Depuis mardi, la ville industrielle de Makiïvka, à une vingtaine de kilomètres à l'est de Donetsk, est particulièrement touchée. Sa chute équivaudrait à l'encerclement total de Donetsk par l'armée loyaliste.

"Il y a des combats, beaucoup de tirs, très près", raconte Maxime, un ouvrier d'une trentaine d'années présent à la gare routière pour y accompagner sa femme Kateryna et leur fille Sofia qui partent se mettre à l'abri à Artemivsk, une centaine de kilomètres au nord. Lui retourne à Makiïvka : "Je dois travailler, je dois nourrir ma famille."

Malgré les obus qui tombaient toujours sur la ville mercredi. Dans le quartier de Tcheremouchki, un bruit d'explosion proche entraîne une nouvelle ruée vers les caves d'immeubles transformées en abris où s'entassent des dizaines d'habitants, sans eau, sans électricité ni gaz.

Une femme montre un obus n'ayant pas explosé tombé au milieu des immeubles, une autre présente les éclats de shrapnel qu'elle a ramassés, une troisième désigne un cratère à quelques mètres d'une aire de jeux d'enfants et d'une conduite de gaz, tandis que les vitres des immeubles sont brisées.

"Ce sont des salauds.

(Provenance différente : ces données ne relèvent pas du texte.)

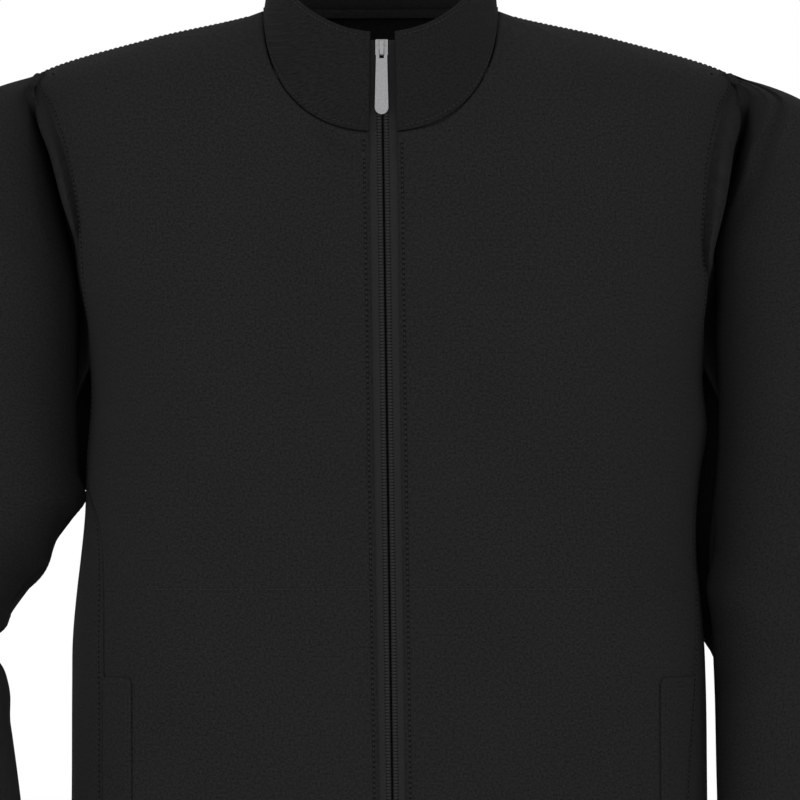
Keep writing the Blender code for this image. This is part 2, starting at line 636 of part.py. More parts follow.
def zip_slider(material):
    """The slider: wings before and behind the tapes, a post between them and a bridge for the tab."""
    z = ZIP_TOP - SLIDER_HIGH / 2 + 0.0005
    x, face = tape_face(z)
    front_wing = face - LAYER_GAP - SLIDER_WING / 2
    back_wing = face + TAPE_WALL + SEAM_GAP + SLIDER_WING / 2
    wing = (SLIDER_WIDE, SLIDER_WING, SLIDER_HIGH)
    slider = centred_block("zip_slider", (x, front_wing, z), wing, material, 0.0005)
    back = centred_block("back_wing", (x, back_wing, z), wing, material, 0.0005)
    post_z = z + SLIDER_HIGH / 2 - 0.0013
    post_y = (front_wing + back_wing) / 2
    post = centred_block("post", (x, post_y, post_z), (0.0020, 0.0040, 0.0018), material, 0.0002)
    front = front_wing - SLIDER_WING / 2
    feet = [
        centred_block("foot", (x, front - BRIDGE_GAP / 2, z + end * BRIDGE_HIGH / 2),
                      (BRIDGE_WIDE, BRIDGE_GAP + 0.0012, BRIDGE_BAR), material, 0.0002)
        for end in (-1, 1)
    ]
    top = centred_block("bridge", (x, front - BRIDGE_GAP - BRIDGE_BAR / 4, z),
                        (BRIDGE_WIDE, BRIDGE_BAR, BRIDGE_HIGH + BRIDGE_BAR), material, 0.0003)
    join(slider, [back, post, *feet, top])
    return x, front - (BRIDGE_GAP - BRIDGE_BAR / 4) / 2, z


def tab_outline():
    """The tab's outline as (across, up) pairs from its hinge, with a round lower end."""
    radius = TAB_WIDE / 2
    foot = [
        (radius * math.cos(turn), radius - TAB_LONG + radius * math.sin(turn))
        for turn in np.linspace(0, -math.pi, 17)
    ]
    head = [(-TAB_HEAD, -0.006), (-TAB_HEAD, 0.0002), (-TAB_HEAD + 0.0006, 0.0008)]
    return [*foot, *head, *[(-x, y) for x, y in head[::-1]]]


def tab_window():
    """The opening at the tab's head, whose upper edge is the bar in the slider's bridge."""
    half = BRIDGE_WIDE / 2 + 0.0004
    return [(-half, -0.0009), (half, -0.0009), (half, -0.0074), (-half, -0.0074)]


def pull_tab(pivot, material):
    """The tab hangs from the slider's bridge, its origin on the hinge."""
    flat = bpy.data.curves.new("pull_tab", "CURVE")
    flat.dimensions = "2D"
    flat.fill_mode = "BOTH"
    flat.bevel_depth = 0.0002
    flat.bevel_resolution = 1
    flat.extrude = TAB_WALL / 2 - flat.bevel_depth
    for loop in (tab_outline(), tab_window()):
        spline = flat.splines.new("POLY")
        spline.points.add(len(loop) - 1)
        spline.use_cyclic_u = True
        for point, (across, up) in zip(spline.points, loop):
            point.co = (across, up, 0, 1)
    guide = bpy.data.objects.new("pull_tab_outline", flat)
    bpy.context.scene.collection.objects.link(guide)
    graph = bpy.context.evaluated_depsgraph_get()
    mesh = bpy.data.meshes.new_from_object(guide.evaluated_get(graph))
    mesh.materials.clear()
    bpy.data.objects.remove(guide)
    weld(mesh)
    tab = add("pull_tab", mesh, material)
    tab.location = pivot
    tab.rotation_euler = (math.pi / 2, 0, 0)


def retainer_box(material):
    """The box that joins the tapes at the hem."""
    z = HEM_Z + TAPE_SHORT + BOX_HIGH / 2
    x, face = tape_face(z)
    middle = (x, face - LAYER_GAP - BOX_WALL / 2, z)
    centred_block("zip_box", middle, (BOX_WIDE, BOX_WALL, BOX_HIGH), material, 0.0006)


def build():
    for piece in list(bpy.data.objects):
        bpy.data.objects.remove(piece)
    jacket = bpy.data.collections.new("softshell_jacket")
    bpy.context.scene.collection.children.link(jacket)
    cloth = finish("softshell", (0.017, 0.017, 0.017), 0.85)
    inside = finish("collar_cloth", (0.016, 0.016, 0.016), 0.85)
    tape = finish("zip_tape", (0.021, 0.021, 0.021), 0.7)
    metal = finish("zip_metal", (0.30, 0.30, 0.31), 0.35, 0.9)
    for side, hand in ((-1, "right"), (1, "left")):
        # The grids run up and round, so the other hand is turned to face out
        front = front_panel(side)
        shell(f"front_{hand}", front if side > 0 else front[:, ::-1], WALL, cloth)
        panel = side_panel(side)
        shell(f"side_panel_{hand}", panel if side > 0 else panel[:, ::-1], WALL, cloth)
        table, folds = (SLEEVE_RIGHT, FOLDS_RIGHT) if side < 0 else (SLEEVE_LEFT, FOLDS_LEFT)
        tube = sleeve(table, folds, side)
        shell(f"sleeve_{hand}", tube if side < 0 else tube[:, ::-1], WALL, cloth, seam=True)
        strip = zip_tape(side)
        shell(f"zip_tape_{hand}", strip if side > 0 else strip[:, ::-1], TAPE_WALL, tape)
        lip = welt(side)
        shell(f"pocket_welt_{hand}", lip[::-1] if side > 0 else lip[::-1, ::-1], WELT_WALL, cloth, outward=True)
    shell("back", back_panel(), WALL, cloth)
    shell("collar", collar_grid(), COLLAR_WALL, inside)
    pull_tab(zip_slider(metal), metal)
    retainer_box(metal)


build()
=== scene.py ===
"""Looks of the softshell jacket: its cloth with creases, stitches, zip coil and studio light.

Metres, +Z up. The wearer faces -Y, so the wearer's right is -X, on the left of the picture.
The tables and surface functions of the cut are those that gave the solids their form. Only the crease
at the armholes is cut deeper here, and the zip's slit is wider.
"""
import math

import bmesh
import bpy
import numpy as np
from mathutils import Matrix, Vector

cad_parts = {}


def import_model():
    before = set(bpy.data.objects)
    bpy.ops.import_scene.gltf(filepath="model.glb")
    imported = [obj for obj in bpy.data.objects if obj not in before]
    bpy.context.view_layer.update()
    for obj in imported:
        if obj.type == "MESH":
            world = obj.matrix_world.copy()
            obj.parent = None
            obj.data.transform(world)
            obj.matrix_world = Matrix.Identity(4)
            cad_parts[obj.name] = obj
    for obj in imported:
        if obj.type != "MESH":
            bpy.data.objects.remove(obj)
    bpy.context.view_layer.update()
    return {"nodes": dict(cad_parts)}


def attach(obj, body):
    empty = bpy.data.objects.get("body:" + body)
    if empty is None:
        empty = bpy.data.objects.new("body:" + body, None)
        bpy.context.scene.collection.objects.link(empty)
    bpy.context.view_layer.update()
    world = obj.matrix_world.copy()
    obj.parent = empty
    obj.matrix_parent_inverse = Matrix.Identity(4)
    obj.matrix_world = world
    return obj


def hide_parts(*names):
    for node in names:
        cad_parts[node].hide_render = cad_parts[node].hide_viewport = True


# Cloth and seams
WALL = 0.0016
COLLAR_WALL = 0.0024
TAPE_WALL = 0.0009
WELT_WALL = 0.0012
SEAM_GAP = 0.0004
SLEEVE_INSET = 0.0005
COLLAR_GAP = 0.0006
LAYER_GAP = 0.0003

# Body
MIDDLE_Y = 0.006
HEM_Z = -0.70
NECK_X = -0.0105
NECK_HALF = 0.080
NECK_DROP = 0.0857
NECK_ROUND = 2.3
NECK_BACK_Z = -0.002

# Armhole, an oval in side view
ARMHOLE_Z = -0.145
ARMHOLE_HIGH = 0.100
ARMHOLE_FRONT = 0.062
ARMHOLE_BACK = 0.064
ARMHOLE_STEPS = 12
UNDERARM_STEPS = 2
SEAM_JOIN = 0.04

# Zip
ZIP_LEAN = -0.0145
BAND_TOP = 0.0097
BAND_HEM = 0.0087
TAPE_UNDER = 0.005
TAPE_SPLIT = 0.0007
TAPE_SPREAD = 0.0017
TAPE_SHORT = 0.002
ZIP_TOP = -0.0235
TAPE_DEEPER = (-0.1117, -0.0897)

# Each row is one level of the body
TORSO_COLUMNS = ("z", "middle_x", "half", "front", "back", "round")
TORSO = (
    (0.000, -0.0105, 0.0780, 0.048, 0.065, 2.00),
    (-0.002, -0.0105, 0.0803, 0.050, 0.066, 2.00),
    (-0.020, -0.0098, 0.1530, 0.066, 0.083, 2.00),
    (-0.045, -0.0085, 0.2340, 0.087, 0.100, 2.30),
    (-0.070, -0.0068, 0.2398, 0.101, 0.112, 2.40),
    (-0.100, -0.0054, 0.2372, 0.112, 0.121, 2.50),
    (-0.130, -0.0040, 0.2310, 0.121, 0.127, 2.60),
    (-0.160, -0.0030, 0.2245, 0.127, 0.130, 2.70),
    (-0.190, -0.0010, 0.2193, 0.131, 0.131, 2.80),
    (-0.220, 0.0000, 0.2115, 0.133, 0.130, 2.80),
    (-0.250, 0.0005, 0.2080, 0.134, 0.128, 2.80),
    (-0.290, 0.0010, 0.2084, 0.133, 0.124, 2.80),
    (-0.320, -0.0017, 0.2077, 0.132, 0.122, 2.80),
    (-0.350, -0.0038, 0.2080, 0.131, 0.121, 2.80),
    (-0.375, -0.0050, 0.2095, 0.130, 0.121, 2.80),
    (-0.400, -0.0052, 0.2122, 0.130, 0.122, 2.80),
    (-0.430, -0.0052, 0.2147, 0.130, 0.123, 2.80),
    (-0.460, -0.0048, 0.2155, 0.131, 0.124, 2.80),
    (-0.520, -0.0045, 0.2160, 0.132, 0.126, 2.80),
    (-0.600, -0.0045, 0.2166, 0.133, 0.128, 2.80),
    (-0.700, -0.0045, 0.2170, 0.134, 0.130, 2.80),
)

# Y of the side panel's two seams, by level
SIDE_SEAM_COLUMNS = ("z", "front_right", "front_left", "back")
SIDE_SEAMS = (
    (-0.225, -0.0250, -0.0250, 0.038),
    (-0.270, -0.0190, -0.0190, 0.044),
    (-0.300, -0.0170, -0.0170, 0.049),
    (-0.321, -0.0230, -0.0210, 0.054),
    (-0.344, -0.0530, -0.0330, 0.059),
    (-0.362, -0.0627, -0.0340, 0.063),
    (-0.378, -0.0670, -0.0360, 0.066),
    (-0.416, -0.0727, -0.0430, 0.071),
    (-0.454, -0.0750, -0.0544, 0.074),
    (-0.520, -0.0760, -0.0660, 0.077),
    (-0.700, -0.0780, -0.0780, 0.080),
)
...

Nous sommes chez nous et ils nous bombardent. Quand cela va-t-il s'arrêter ? Et où pouvons-nous aller ?", dit Maria Semionovna, 81 ans, qui ne touche plus sa pension de retraite de 1.100 hryvnias (65 euros) et rend Kiev responsable de ses maux.

A la gare routière Pivdenny, la quinquagénaire Svetlana a un message à adresser à Moscou. "Nous demandons ceci à la Russie : ce n'est pas la peine de venir ici les gars. On se débrouille seuls".

A quelques mètres, Andreï, le rebelle tsariste de Kostiantynivka, s'engouffre avec deux de ses camarades dans une Lada bleue hors d'âge pour une destination qu'il ne précisera pas : "Je me suis battu et je continuerai à le faire."